Goal of the exercise ->
Write out exactly the lines between the line containing "for what, point" and the line containing "return low, high", including both of those lines, and nothing more.

----------

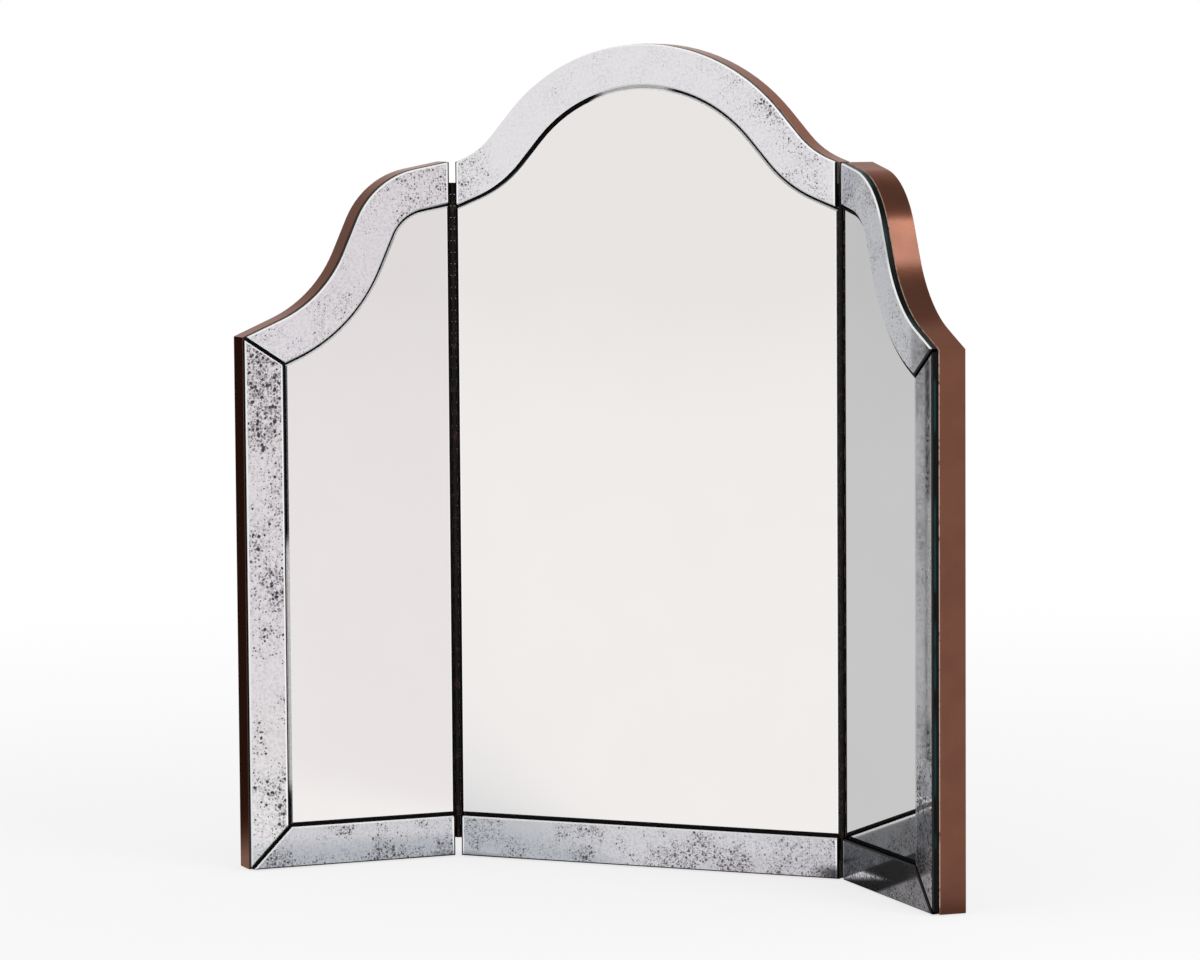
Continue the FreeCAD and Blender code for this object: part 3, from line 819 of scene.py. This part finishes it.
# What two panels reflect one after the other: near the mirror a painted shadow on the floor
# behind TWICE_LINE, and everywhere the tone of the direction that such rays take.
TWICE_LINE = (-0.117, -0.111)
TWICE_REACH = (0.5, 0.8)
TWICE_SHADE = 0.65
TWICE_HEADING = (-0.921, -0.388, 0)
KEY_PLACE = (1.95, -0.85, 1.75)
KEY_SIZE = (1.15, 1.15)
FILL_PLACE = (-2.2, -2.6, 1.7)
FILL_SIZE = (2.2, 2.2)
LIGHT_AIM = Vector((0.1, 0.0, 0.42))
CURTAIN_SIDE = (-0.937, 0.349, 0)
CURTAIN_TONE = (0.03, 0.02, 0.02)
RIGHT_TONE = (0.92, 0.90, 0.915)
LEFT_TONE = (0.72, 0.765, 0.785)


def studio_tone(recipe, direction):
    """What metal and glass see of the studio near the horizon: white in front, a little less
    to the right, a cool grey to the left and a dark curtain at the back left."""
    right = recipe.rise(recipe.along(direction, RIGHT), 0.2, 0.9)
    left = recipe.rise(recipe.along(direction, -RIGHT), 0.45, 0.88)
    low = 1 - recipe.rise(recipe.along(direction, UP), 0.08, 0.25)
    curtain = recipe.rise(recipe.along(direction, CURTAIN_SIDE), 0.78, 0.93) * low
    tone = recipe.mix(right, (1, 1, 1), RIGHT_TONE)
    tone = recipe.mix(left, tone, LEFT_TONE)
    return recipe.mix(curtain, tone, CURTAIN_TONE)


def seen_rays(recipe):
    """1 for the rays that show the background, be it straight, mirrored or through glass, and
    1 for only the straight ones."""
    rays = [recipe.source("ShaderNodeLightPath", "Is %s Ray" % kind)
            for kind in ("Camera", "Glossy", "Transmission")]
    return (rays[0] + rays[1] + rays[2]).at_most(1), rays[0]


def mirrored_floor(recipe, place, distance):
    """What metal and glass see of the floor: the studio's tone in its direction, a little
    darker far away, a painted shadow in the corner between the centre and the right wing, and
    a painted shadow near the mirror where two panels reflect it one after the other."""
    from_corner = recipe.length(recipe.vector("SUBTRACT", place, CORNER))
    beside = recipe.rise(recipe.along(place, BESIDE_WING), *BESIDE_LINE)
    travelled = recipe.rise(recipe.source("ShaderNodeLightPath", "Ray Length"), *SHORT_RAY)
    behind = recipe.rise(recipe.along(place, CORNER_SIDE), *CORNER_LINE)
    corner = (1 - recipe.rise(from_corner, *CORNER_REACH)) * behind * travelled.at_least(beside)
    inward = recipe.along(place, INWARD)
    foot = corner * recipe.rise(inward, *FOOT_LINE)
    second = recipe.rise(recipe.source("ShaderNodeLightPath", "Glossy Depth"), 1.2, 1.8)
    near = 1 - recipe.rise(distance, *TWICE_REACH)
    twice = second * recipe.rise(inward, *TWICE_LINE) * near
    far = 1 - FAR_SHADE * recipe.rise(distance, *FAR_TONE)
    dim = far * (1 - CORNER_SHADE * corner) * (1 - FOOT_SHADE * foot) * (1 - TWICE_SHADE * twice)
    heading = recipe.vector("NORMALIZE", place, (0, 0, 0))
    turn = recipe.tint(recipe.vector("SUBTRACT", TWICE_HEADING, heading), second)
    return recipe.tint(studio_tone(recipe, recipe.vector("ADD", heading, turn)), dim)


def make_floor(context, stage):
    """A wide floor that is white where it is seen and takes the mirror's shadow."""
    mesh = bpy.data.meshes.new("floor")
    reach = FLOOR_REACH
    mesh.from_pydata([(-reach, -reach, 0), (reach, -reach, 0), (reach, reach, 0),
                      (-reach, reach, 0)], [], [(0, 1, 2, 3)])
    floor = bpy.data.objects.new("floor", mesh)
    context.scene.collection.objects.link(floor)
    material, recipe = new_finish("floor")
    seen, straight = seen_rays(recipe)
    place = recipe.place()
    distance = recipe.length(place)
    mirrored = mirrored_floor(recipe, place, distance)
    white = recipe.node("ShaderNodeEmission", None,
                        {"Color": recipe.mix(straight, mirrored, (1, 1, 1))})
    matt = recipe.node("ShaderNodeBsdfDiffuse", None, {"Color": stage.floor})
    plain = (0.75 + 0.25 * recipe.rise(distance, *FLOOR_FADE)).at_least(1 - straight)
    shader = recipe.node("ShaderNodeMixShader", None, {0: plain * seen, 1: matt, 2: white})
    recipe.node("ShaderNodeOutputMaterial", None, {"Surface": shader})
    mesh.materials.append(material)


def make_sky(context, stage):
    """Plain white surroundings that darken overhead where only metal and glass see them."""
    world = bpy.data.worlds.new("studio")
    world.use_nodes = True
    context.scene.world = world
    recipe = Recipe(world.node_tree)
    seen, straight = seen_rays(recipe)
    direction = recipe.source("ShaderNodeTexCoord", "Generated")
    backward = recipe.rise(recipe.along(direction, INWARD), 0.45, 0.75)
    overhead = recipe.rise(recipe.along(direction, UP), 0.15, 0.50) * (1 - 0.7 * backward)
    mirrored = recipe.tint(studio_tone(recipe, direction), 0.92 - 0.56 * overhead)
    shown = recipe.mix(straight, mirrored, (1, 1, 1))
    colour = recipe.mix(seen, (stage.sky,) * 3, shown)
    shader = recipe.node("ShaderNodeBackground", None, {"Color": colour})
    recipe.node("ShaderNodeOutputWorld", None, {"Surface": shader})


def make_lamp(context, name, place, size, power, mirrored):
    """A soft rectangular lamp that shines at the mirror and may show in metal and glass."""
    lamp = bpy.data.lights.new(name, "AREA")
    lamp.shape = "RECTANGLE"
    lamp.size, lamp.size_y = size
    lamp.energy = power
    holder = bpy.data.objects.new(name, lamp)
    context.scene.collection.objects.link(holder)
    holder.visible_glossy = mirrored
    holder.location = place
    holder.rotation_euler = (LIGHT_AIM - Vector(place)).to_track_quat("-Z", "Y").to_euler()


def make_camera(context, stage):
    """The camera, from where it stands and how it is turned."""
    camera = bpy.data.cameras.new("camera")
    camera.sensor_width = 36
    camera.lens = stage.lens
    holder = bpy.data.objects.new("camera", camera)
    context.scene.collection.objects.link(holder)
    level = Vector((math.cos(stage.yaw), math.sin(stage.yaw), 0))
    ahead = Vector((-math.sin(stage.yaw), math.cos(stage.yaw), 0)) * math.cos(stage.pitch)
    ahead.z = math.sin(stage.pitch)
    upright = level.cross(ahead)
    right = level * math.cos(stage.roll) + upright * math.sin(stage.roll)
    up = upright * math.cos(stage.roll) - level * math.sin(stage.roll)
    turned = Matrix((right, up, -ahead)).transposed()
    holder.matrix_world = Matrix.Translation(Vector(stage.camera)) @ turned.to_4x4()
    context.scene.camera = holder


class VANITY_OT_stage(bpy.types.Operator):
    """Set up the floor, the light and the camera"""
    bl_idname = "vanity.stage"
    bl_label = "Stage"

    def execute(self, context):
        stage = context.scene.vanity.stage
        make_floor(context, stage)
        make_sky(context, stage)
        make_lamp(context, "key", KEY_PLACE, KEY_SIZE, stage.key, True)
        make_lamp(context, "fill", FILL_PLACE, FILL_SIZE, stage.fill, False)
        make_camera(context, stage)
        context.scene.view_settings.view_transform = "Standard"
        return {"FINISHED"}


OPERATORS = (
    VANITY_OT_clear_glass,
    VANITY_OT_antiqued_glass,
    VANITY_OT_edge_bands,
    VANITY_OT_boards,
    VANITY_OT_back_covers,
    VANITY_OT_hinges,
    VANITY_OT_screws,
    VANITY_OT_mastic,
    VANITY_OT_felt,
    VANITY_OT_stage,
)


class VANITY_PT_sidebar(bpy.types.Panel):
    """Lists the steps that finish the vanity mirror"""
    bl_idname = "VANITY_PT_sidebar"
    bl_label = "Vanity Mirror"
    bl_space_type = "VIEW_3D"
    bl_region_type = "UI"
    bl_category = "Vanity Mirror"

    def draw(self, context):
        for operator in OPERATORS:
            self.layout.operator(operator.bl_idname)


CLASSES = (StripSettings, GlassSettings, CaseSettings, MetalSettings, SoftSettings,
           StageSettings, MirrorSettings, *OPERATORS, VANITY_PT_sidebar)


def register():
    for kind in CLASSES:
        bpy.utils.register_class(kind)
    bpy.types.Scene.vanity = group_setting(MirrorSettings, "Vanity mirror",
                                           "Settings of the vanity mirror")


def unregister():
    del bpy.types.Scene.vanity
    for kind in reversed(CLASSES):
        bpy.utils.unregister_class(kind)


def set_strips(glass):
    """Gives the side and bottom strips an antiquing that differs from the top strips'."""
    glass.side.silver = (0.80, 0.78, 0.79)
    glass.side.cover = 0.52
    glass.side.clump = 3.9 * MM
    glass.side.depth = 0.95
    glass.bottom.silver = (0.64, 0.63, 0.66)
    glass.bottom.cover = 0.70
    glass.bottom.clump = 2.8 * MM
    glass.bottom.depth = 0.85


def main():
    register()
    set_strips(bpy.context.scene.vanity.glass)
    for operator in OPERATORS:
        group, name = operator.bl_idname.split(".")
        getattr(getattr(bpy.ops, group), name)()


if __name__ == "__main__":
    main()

----------

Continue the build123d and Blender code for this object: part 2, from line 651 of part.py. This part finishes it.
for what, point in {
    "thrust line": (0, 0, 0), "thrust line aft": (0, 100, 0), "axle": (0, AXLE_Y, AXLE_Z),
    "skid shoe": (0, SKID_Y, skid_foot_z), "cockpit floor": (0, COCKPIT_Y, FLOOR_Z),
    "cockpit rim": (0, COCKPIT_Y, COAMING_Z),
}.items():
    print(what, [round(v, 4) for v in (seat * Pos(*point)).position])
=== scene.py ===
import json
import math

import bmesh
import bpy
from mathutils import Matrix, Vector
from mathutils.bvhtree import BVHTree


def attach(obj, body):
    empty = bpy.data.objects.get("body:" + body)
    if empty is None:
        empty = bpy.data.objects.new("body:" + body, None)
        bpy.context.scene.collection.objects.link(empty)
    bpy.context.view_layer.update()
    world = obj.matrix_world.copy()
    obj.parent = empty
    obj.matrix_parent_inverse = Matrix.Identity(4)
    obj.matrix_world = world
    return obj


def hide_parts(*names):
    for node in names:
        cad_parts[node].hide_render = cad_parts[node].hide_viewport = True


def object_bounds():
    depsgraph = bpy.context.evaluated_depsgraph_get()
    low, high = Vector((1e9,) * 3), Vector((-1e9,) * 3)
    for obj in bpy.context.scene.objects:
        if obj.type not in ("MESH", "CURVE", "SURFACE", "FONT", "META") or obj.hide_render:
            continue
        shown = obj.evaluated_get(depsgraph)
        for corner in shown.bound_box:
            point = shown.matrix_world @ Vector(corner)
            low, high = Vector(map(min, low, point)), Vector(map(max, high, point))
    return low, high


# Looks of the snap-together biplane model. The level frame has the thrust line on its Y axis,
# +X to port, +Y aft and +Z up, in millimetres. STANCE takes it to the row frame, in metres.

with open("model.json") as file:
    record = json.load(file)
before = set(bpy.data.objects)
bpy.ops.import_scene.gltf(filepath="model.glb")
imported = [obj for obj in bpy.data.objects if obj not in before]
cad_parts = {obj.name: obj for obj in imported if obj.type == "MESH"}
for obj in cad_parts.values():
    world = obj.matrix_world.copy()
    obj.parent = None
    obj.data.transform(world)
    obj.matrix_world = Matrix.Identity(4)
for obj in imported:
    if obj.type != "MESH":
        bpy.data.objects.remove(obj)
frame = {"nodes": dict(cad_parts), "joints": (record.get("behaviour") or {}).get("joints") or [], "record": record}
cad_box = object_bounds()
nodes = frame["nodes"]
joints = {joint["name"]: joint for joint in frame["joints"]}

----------

The completed task ->
for what, point in {
    "thrust line": (0, 0, 0), "thrust line aft": (0, 100, 0), "axle": (0, AXLE_Y, AXLE_Z),
    "skid shoe": (0, SKID_Y, skid_foot_z), "cockpit floor": (0, COCKPIT_Y, FLOOR_Z),
    "cockpit rim": (0, COCKPIT_Y, COAMING_Z),
}.items():
    print(what, [round(v, 4) for v in (seat * Pos(*point)).position])
=== scene.py ===
import json
import math

import bmesh
import bpy
from mathutils import Matrix, Vector
from mathutils.bvhtree import BVHTree


def attach(obj, body):
    empty = bpy.data.objects.get("body:" + body)
    if empty is None:
        empty = bpy.data.objects.new("body:" + body, None)
        bpy.context.scene.collection.objects.link(empty)
    bpy.context.view_layer.update()
    world = obj.matrix_world.copy()
    obj.parent = empty
    obj.matrix_parent_inverse = Matrix.Identity(4)
    obj.matrix_world = world
    return obj


def hide_parts(*names):
    for node in names:
        cad_parts[node].hide_render = cad_parts[node].hide_viewport = True


def object_bounds():
    depsgraph = bpy.context.evaluated_depsgraph_get()
    low, high = Vector((1e9,) * 3), Vector((-1e9,) * 3)
    for obj in bpy.context.scene.objects:
        if obj.type not in ("MESH", "CURVE", "SURFACE", "FONT", "META") or obj.hide_render:
            continue
        shown = obj.evaluated_get(depsgraph)
        for corner in shown.bound_box:
            point = shown.matrix_world @ Vector(corner)
            low, high = Vector(map(min, low, point)), Vector(map(max, high, point))
    return low, high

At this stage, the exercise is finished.